Radio in the United States
- Radio: Motor Racing Network

= 2022 SRS Distribution 250 =

Twelfth race of the 2022 NASCAR Xfinity Series

The 2022 SRS Distribution 250 was the twelfth stock car race of the 2022 NASCAR Xfinity Series and the 26th iteration of the event. The race was held on Saturday, May 21, 2022, in Fort Worth, Texas at Texas Motor Speedway, a 1.5 mi permanent quad-oval racetrack. The race was contested over 167 laps. Tyler Reddick, driving for Big Machine Racing, dominated during the end of the race, and earned his tenth career NASCAR Xfinity Series win. It was also the first NASCAR win for Big Machine Racing. To fill out the podium, William Byron and Sam Mayer, both driving for JR Motorsports, finished second and third, respectively.

== Background ==
Texas Motor Speedway is a speedway located in the northernmost portion of the U.S. city of Fort Worth, Texas – the portion located in Denton County, Texas. The reconfigured track measures 1.44 mi with banked 20° in turns 1 and 2 and banked 24° in turns 3 and 4. Texas Motor Speedway is a quad-oval design, where the front straightaway juts outward slightly. The track layout is similar to Atlanta Motor Speedway and Charlotte Motor Speedway. The track is owned by Speedway Motorsports, Inc.

=== Entry list ===

- (R) denotes rookie driver.
- (i) denotes driver who are ineligible for series driver points.

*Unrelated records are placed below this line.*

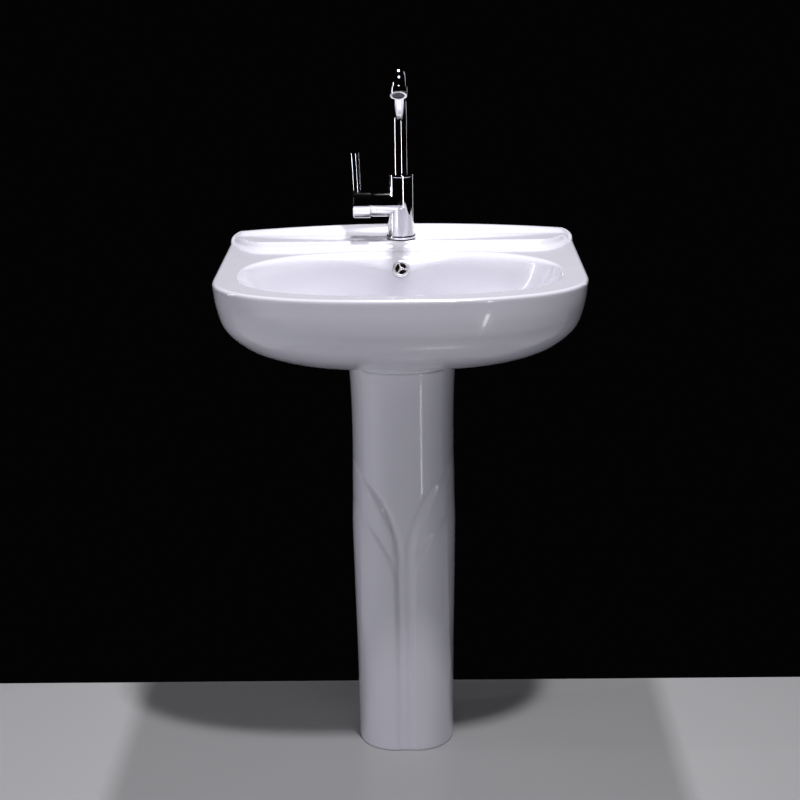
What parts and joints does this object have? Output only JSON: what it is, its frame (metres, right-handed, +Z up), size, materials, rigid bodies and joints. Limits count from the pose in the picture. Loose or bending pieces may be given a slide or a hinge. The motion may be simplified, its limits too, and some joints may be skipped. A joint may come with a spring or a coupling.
{
  "type": "pedestal sink",
  "caption": "Glazed washbasin on a hollow pedestal, with a chrome side-lever mixer tap, tall swivel spout, press plug waste and bottle trap.",
  "frame": {"origin": "on the floor, below the middle of the basin's bounding box", "axes": "+Z up, +X to the user's right, +Y towards the wall that the basin's back stands against"},
  "size_m": [0.5684, 0.44, 1.116],
  "materials": {
    "glaze": "white sanitary glaze, glossy",
    "chrome": "polished chrome plate",
    "rubber": "black sealing rubber",
    "copper": "drawn copper pipe",
    "steel": "zinc-plated steel",
    "brass": "turned brass",
    "white_plastic": "moulded acetal",
    "dark_plastic": "moulded mesh",
    "disc_ceramic": "lapped alumina",
    "trap_plastic": "white moulded polypropylene"
  },
  "bodies": {
    "sink": {"basin": "glaze", "pedestal": "glaze", "overflow_grille": "chrome", "tap_base_seal": "rubber", "tap_base_ring": "chrome", "tap_body": "chrome", "hot_tail": "copper", "cold_tail": "copper", "fixing_rubber": "rubber", "fixing_plate": "steel", "fixing_stud": "brass", "fixing_nut": "brass", "spout_bush": "white_plastic", "spout_seals": "rubber", "spout_cap": "chrome", "cartridge_body": "white_plastic", "cartridge_fixed_disc": "disc_ceramic", "cartridge_nut": "brass", "valve_dome": "chrome", "waste_top_seal": "rubber", "waste_flange": "chrome", "waste_body": "brass", "waste_bottom_seal": "rubber", "waste_nut": "brass", "click_cartridge": "white_plastic", "trap_inlet_nut": "trap_plastic", "trap_inlet_washer": "rubber", "trap_body": "trap_plastic", "trap_cup": "trap_plastic", "trap_cup_seal": "rubber", "trap_outlet_nut": "trap_plastic", "trap_outlet_washer": "rubber", "outlet_pipe": "trap_plastic"},
    "spout_unit": {"spout": "chrome", "spout_clip": "steel", "aerator_housing": "chrome", "aerator_insert": "dark_plastic", "aerator_washer": "rubber"},
    "valve_rotor": {"cartridge_rotor": "white_plastic", "cartridge_moving_disc": "disc_ceramic", "cartridge_pin": "steel"},
    "lever_unit": {"cartridge_stem": "steel", "handle_hub": "chrome", "lever_rod": "chrome", "handle_screw": "steel"},
    "plug_unit": {"waste_plug": "chrome", "plug_seal": "rubber"}
  },
  "joints": [
    {"name": "spout_swivel", "type": "hinge", "parent": "sink", "child": "spout_unit", "pos_m": [0, 0.1655, 0.93], "axis": [0, 0, 1], "range_deg": [-60, 60]},
    {"name": "lever_turn", "type": "hinge", "parent": "sink", "child": "valve_rotor", "pos_m": [-0.042, 0.1655, 0.883], "axis": [1, 0, 0], "range_deg": [0, 90]},
    {"name": "lever_tilt", "type": "hinge", "parent": "valve_rotor", "child": "lever_unit", "pos_m": [-0.042, 0.1655, 0.883], "axis": [0, -1, 0], "range_deg": [0, 22]},
    {"name": "plug_travel", "type": "slide", "parent": "sink", "child": "plug_unit", "axis": [0, 0, 1], "range_m": [0, 0.009]}
  ]
}
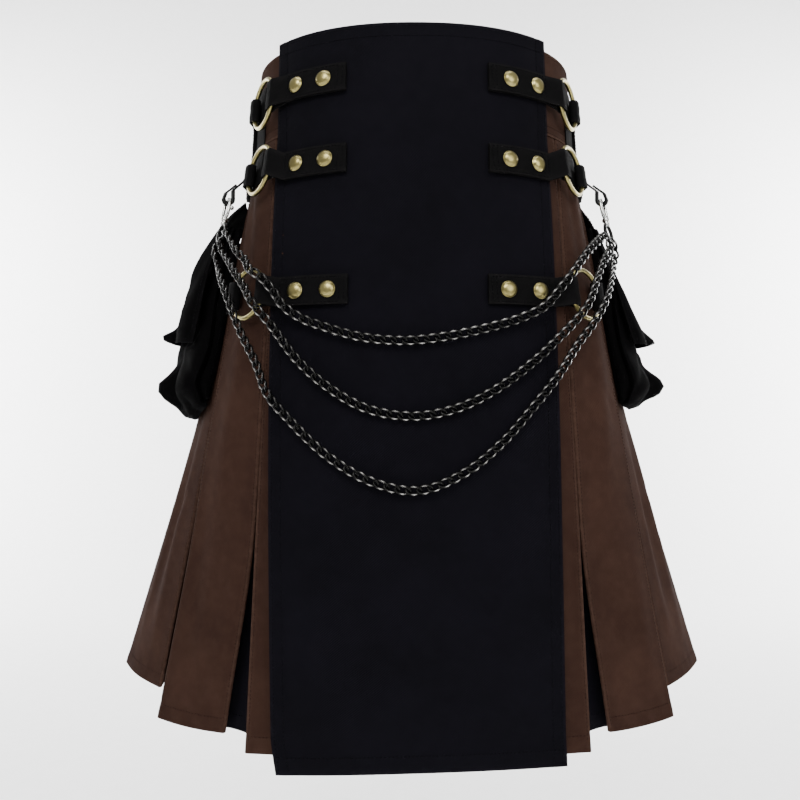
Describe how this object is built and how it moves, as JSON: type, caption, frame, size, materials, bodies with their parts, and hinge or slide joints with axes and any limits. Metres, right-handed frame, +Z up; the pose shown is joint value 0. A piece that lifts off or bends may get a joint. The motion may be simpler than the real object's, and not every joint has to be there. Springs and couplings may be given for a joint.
{
  "type": "hybrid kilt",
  "caption": "Pleated two-tone hybrid kilt in its worn, hollow form, with a front apron held by straps and rings, hip pockets and draped curb chains.",
  "frame": {"origin": "centre of the waist opening at the top of the front apron", "axes": "+Z up out of the waist, the front faces -Y, +X is the viewer's right when the front is looked at"},
  "size_m": [0.6058, 0.3756, 0.6002],
  "materials": {
    "brown_cloth": "brown cotton drill, matt",
    "black_cloth": "black cotton drill, matt",
    "black_strap": "black cotton strap, edge stitched",
    "brass": "antique brass, satin",
    "steel": "nickel plate, bright",
    "gunmetal": "blackened steel, satin"
  },
  "bodies": {
    "root": {"apron": "black_cloth", "apron_strap_left_1": "black_strap", "apron_strap_left_2": "black_strap", "apron_strap_left_3": "black_strap", "apron_strap_right_1": "black_strap", "apron_strap_right_2": "black_strap", "apron_strap_right_3": "black_strap", "chain_1": "gunmetal", "chain_2": "gunmetal", "chain_3": "gunmetal", "front_panel": "brown_cloth", "hip_strap_left": "black_strap", "hip_strap_right": "black_strap", "hip_tab_left": "black_strap", "hip_tab_right": "black_strap", "inset_left_1": "black_cloth", "inset_left_2": "black_cloth", "inset_left_3": "black_cloth", "inset_left_4": "black_cloth", "inset_left_5": "black_cloth", "inset_right_1": "black_cloth", "inset_right_2": "black_cloth", "inset_right_3": "black_cloth", "inset_right_4": "black_cloth", "inset_right_5": "black_cloth", "panel_back": "brown_cloth", "panel_left_1": "brown_cloth", "panel_left_2": "brown_cloth", "panel_left_3": "brown_cloth", "panel_left_4": "brown_cloth", "panel_right_1": "brown_cloth", "panel_right_2": "brown_cloth", "panel_right_3": "brown_cloth", "panel_right_4": "brown_cloth", "pocket_flap_left": "black_cloth", "pocket_flap_right": "black_cloth", "pocket_left": "black_cloth", "pocket_right": "black_cloth", "ring_left_1": "brass", "ring_left_2": "brass", "ring_left_3": "brass", "ring_right_1": "brass", "ring_right_2": "brass", "ring_right_3": "brass", "snap_hook_left": "steel", "snap_hook_right": "steel", "stud_left_1_inner": "brass", "stud_left_1_outer": "brass", "stud_left_2_inner": "brass", "stud_left_2_outer": "brass", "stud_left_3_inner": "brass", "stud_left_3_outer": "brass", "stud_right_1_inner": "brass", "stud_right_1_outer": "brass", "stud_right_2_inner": "brass", "stud_right_2_outer": "brass", "stud_right_3_inner": "brass", "stud_right_3_outer": "brass", "yoke": "brown_cloth"}
  },
  "joints": []
}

| # | Driver | Team | Make |
| 1 | Sam Mayer | JR Motorsports | Chevrolet |
| 02 | Brett Moffitt | Our Motorsports | Chevrolet |
| 2 | Sheldon Creed (R) | Richard Childress Racing | Chevrolet |
| 4 | Bayley Currey | JD Motorsports | Chevrolet |
| 5 | Matt Mills | B. J. McLeod Motorsports | Chevrolet |
| 6 | Ryan Vargas | JD Motorsports | Chevrolet |
| 07 | Joe Graf Jr. | SS-Green Light Racing | Ford |
| 7 | Justin Allgaier | JR Motorsports | Chevrolet |
| 08 | David Starr | SS-Green Light Racing | Ford |
| 8 | Josh Berry | JR Motorsports | Chevrolet |
| 9 | Noah Gragson | JR Motorsports | Chevrolet |
| 10 | Landon Cassill | Kaulig Racing | Chevrolet |
| 11 | Daniel Hemric | Kaulig Racing | Chevrolet |
| 13 | Timmy Hill (i) | MBM Motorsports | Toyota |
| 16 | A. J. Allmendinger | Kaulig Racing | Chevrolet |
| 18 | Ryan Truex | Joe Gibbs Racing | Toyota |
| 19 | Brandon Jones | Joe Gibbs Racing | Toyota |
| 21 | Austin Hill (R) | Richard Childress Racing | Chevrolet |
| 23 | Anthony Alfredo | Our Motorsports | Chevrolet |
| 26 | Jeffrey Earnhardt | Sam Hunt Racing | Toyota |
| 27 | Jeb Burton | Our Motorsports | Chevrolet |
| 31 | Myatt Snider | Jordan Anderson Racing | Chevrolet |
| 34 | Jesse Iwuji (R) | Jesse Iwuji Motorsports | Chevrolet |
| 35 | Patrick Emerling | Emerling-Gase Motorsports | Chevrolet |
| 36 | Alex Labbé | DGM Racing | Chevrolet |
| 38 | C. J. McLaughlin | RSS Racing | Ford |
| 39 | Ryan Sieg | RSS Racing | Ford |
| 44 | Ryan Ellis | Alpha Prime Racing | Chevrolet |
| 45 | Stefan Parsons | Alpha Prime Racing | Chevrolet |
| 47 | Brennan Poole | Mike Harmon Racing | Chevrolet |
| 48 | Tyler Reddick (i) | Big Machine Racing | Chevrolet |
| 51 | Jeremy Clements | Jeremy Clements Racing | Chevrolet |
| 54 | Ty Gibbs | Joe Gibbs Racing | Toyota |
| 66 | J. J. Yeley | MBM Motorsports | Ford |
| 68 | Brandon Brown | Brandonbilt Motorsports | Chevrolet |
| 78 | Josh Williams | B. J. McLeod Motorsports | Chevrolet |
| 88 | William Byron (i) | JR Motorsports | Chevrolet |
| 91 | Mason Massey | DGM Racing | Chevrolet |
| 98 | Riley Herbst | Stewart-Haas Racing | Ford |
Official entry list

== Practice ==
The only 30-minute practice session was held on Friday, May 20, at 5:00 PM CST. Ryan Truex of Joe Gibbs Racing was the fastest in the session, with a time of 30.151 seconds and a speed of 179.099 mph.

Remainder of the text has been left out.